Fig 7. FOXO enhances hemocyte phagocytosis of pathogens in shrimp by promoting SRC expression.

(A) Hemocyte phagocytosis of V. anguillarum observed using a fluorescent immunocytochemical assay under a fluorescence microscope. V. anguillarum was labeled with FITC (green) and cell nuclei were stained with DAPI (blue). The red arrow indicates the phagocytic hemocytes. Scale bar = 20 μm. (A’) Statistical analysis of the phagocytic rate and phagocytic index in Foxo-knockdown shrimp. The dsGfp injection group was used as the control. Five hundred hemocytes were counted under the fluorescence microscope in each experiment. The data were analyzed statistically using Student’s t-test. (B) Bacterial phagocytosis by hemocytes analyzed using flow cytometry. The phagocytosed hemocytes containing bacteria (R2) were separated from non-phagocytosed hemocytes (R3) based on fluorescence signal of labeled bacteria in hemocytes using IDEAS Application v6.0 software. (B’) The phagocytic rate of hemocytes based on the flow cytometry data. Three thousand hemocytes were counted for each analysis and three repetitions were carried out. The dsGfp group was used as the control. (C) Hemocyte phagocytosis of V. anguillarum in Akt-knockdown shrimp observe under the fluorescence microscope.
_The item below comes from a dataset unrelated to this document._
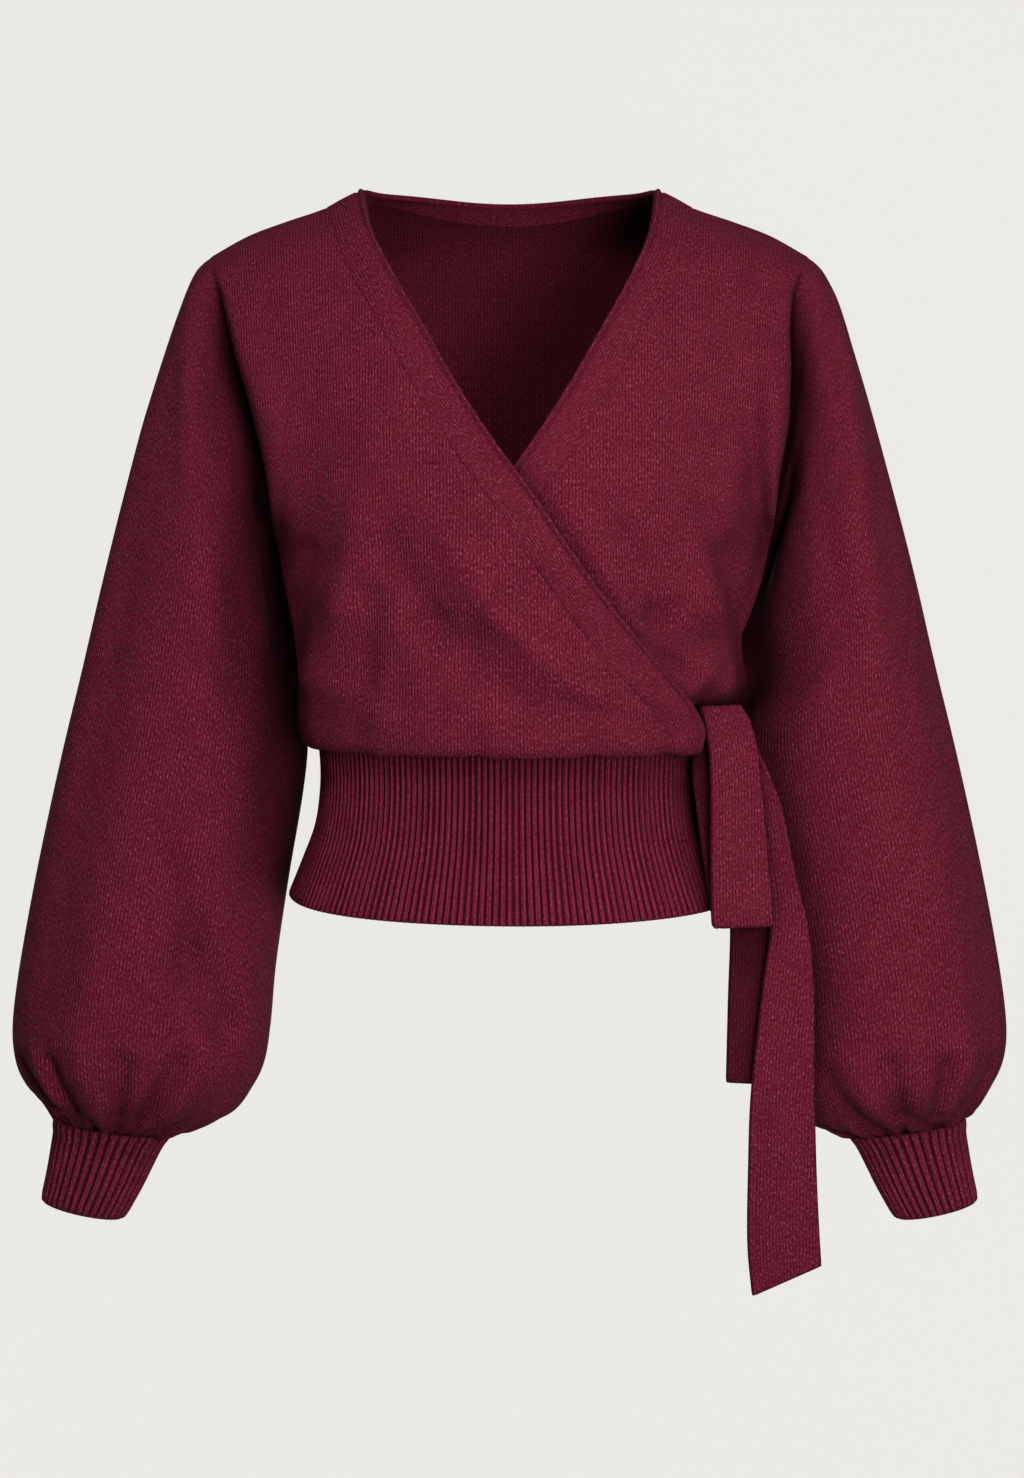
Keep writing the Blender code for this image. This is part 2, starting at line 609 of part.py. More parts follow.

Scale bar = 10 μm. (C’) Statistical analysis of phagocytic rate and phagocytic index based on data in panel (C). (D) The mRNA expression level of Srb and Src in hemocytes from Foxo-knockdown shrimp analyzed by qPCR using geometric mean expression of β-actin and Ef-1α as endogenous control genes. dsGfp injection was used as the control. (E) The mRNA expression of Srb and Src in intestines of Foxo-RNAi shrimp analyzed by qPCR using geometric mean expression of β-actin and Ef-1α as endogenous control genes. (F) The mRNA expression of Src in hemocytes of Akt-RNAi shrimp analyzed by qPCR using geometric mean expression of β-actin and Ef-1α as endogenous control genes. (G) The protein level of SRC in hemocytes of Foxo-RNAi or Akt-RNAi shrimp, as analyzed using western blotting. dsGfp-injection used as control. (G’) The statistical analysis based on data of three replicates of panel (G).

Fig 8. RAB5 and RAB7 are involved in FOXO-mediated phagocytosis of hemocytes in shrimp.

(A, B) qPCR was used to analyze the mRNA expression levels of Rab5 and Rab7 in the hemocytes of Foxo-knockdown shrimp (A) and Akt-knockdown shrimp (B) with and without bacterial infection. The qPCR used geometric mean expression of β-actin and Ef-1α as endogenous control genes. (C) The protein levels of the RAB5 and RAB7 in hemocytes of Foxo-knockdown shrimp at 2 h post V. anguillarum challenge determined using western blotting. (C’) The statistical analysis based on data of three replicates of panel (C). (D) The protein levels of the RAB5 and RAB7 in hemocytes of Akt-knockdown shrimp at 2 h post V. anguillarum challenge determined using western blotting. (D’) The statistical analysis based on data of three replicates of panel (D).

Fig 9. RAB5 and RAB7 co-localize with V. anguillarum.

The co-localization of RAB5 and RAB7 with FITC labeled-V. anguillarum in shrimp hemocytes, as analyzed using a fluorescent immunocytochemical assay. The bacteria were labeled with FITC (green) and injected into shrimp. Hemocytes were collected from five shrimp at 30 min and 1 h after bacterial injection and incubated with anti-RAB5 or anti-RAB7 antibodies. The secondary antibody was antirabbit IgG Alexa-546 (red). Nuclei were stained with DAPI (blue). Co-localization in hemocytes is indicated by white arrows. Scale bar = 10 μm.

Fig 10. Schematic representation of FOXO involvement in local and systemic innate immunity in shrimp.

(A) In uninfected conditions, FOXO maintains the homeostasis of the hemolymph and the intestinal microbiota by promoting Relish and subsequently AMP expression. (B) In infected conditions, AKT phosphorylation is decreased by pathogen infection, resulting in increasing of FOXO content in the nucleus. FOXO directly promotes the expression of Relish and AMPs to eliminate invasive pathogens; on the other hand, FOXO promotes the phagocytosis of pathogens through the SRC-mediated phagocytosis pathway.